How many football plays for Tim Tebow can you make from derivations of the title of the album?
(1) Jet Plane and Tebow: Zone read for Tebow with a really fast halfback as the option.
(2) JetBow and Oxplane: Sprint out for Tebow with a fullback in the flat as a safety valve
(3) TePlane and Oxbow: Goal line play, O line forms an oxbow, Tebow makes like a plane and flies over the line into the end zone
(4) Jet Plane Te "is a freaking ox"Bow: Short yardage, shotgun play, Tebow makes like a fullback and plows ahead like an ox.
The answer is 4 plays.

Which song title do I always get wrong in my head? Pale Kings. Every time I think of the name of the song, I think it is called White Knights. Meiburg's title is better.

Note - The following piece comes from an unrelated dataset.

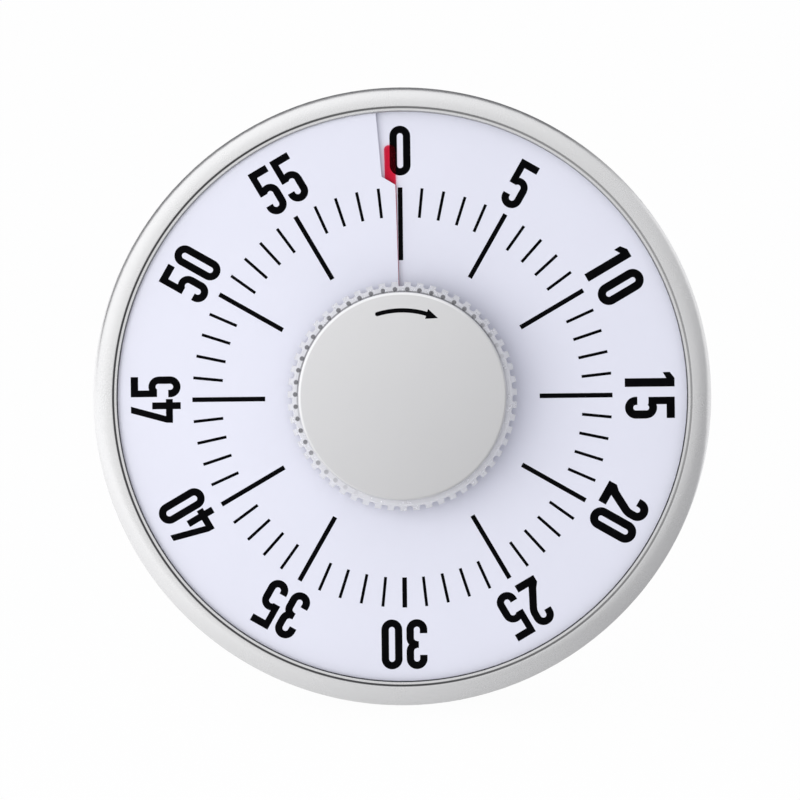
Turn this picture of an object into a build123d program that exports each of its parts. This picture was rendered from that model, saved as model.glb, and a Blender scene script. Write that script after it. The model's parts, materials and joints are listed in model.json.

Which song could be played during the credits of a Jerry Lewis movie to help people feel forget that the movie had no real ending?
None. But maybe, if you translated Stray Light at Clouds Hill into French, it could work some magic.

Which song should you not play during the credits of a Jerry Lewis movie because it would further the ennui of the patrons?
That would be Long Time Away. "I just watched 90 minutes of a movie about a sad clown without an ending? And now there is a song telling me that I have been a long time away from my life where anything would have been better than suffering through this?" *spiking ennui levels*

Let's say you are in line for a concert at the 9:30 Club and in a flash of an eye, you are caught in a snob-off about this album with a bearded doughy fellow. What's the winning criticism?
"Electronics" is too obvious, and it's likely the shiv that beardo has brought to the fight. You gotta go with track sequencing. "I mean, it's a brilliant album, but Pale Kings is such a rush that you have to put a really quality track right after it. And Only Child just starts off so small that it just kills some of the momentum of the album. Glass Bones should be track 7." Beardo hasn't considered it. You just pulled a Marion-drinking-game-in-Tibet move. Collect your winnings. (I think some metaphors got mixed in there...)

Grade: A+



1 comment:

upto12 said...

Good work, Doug. Your Tebow plays are outstanding and the track sequencing argument is infallible.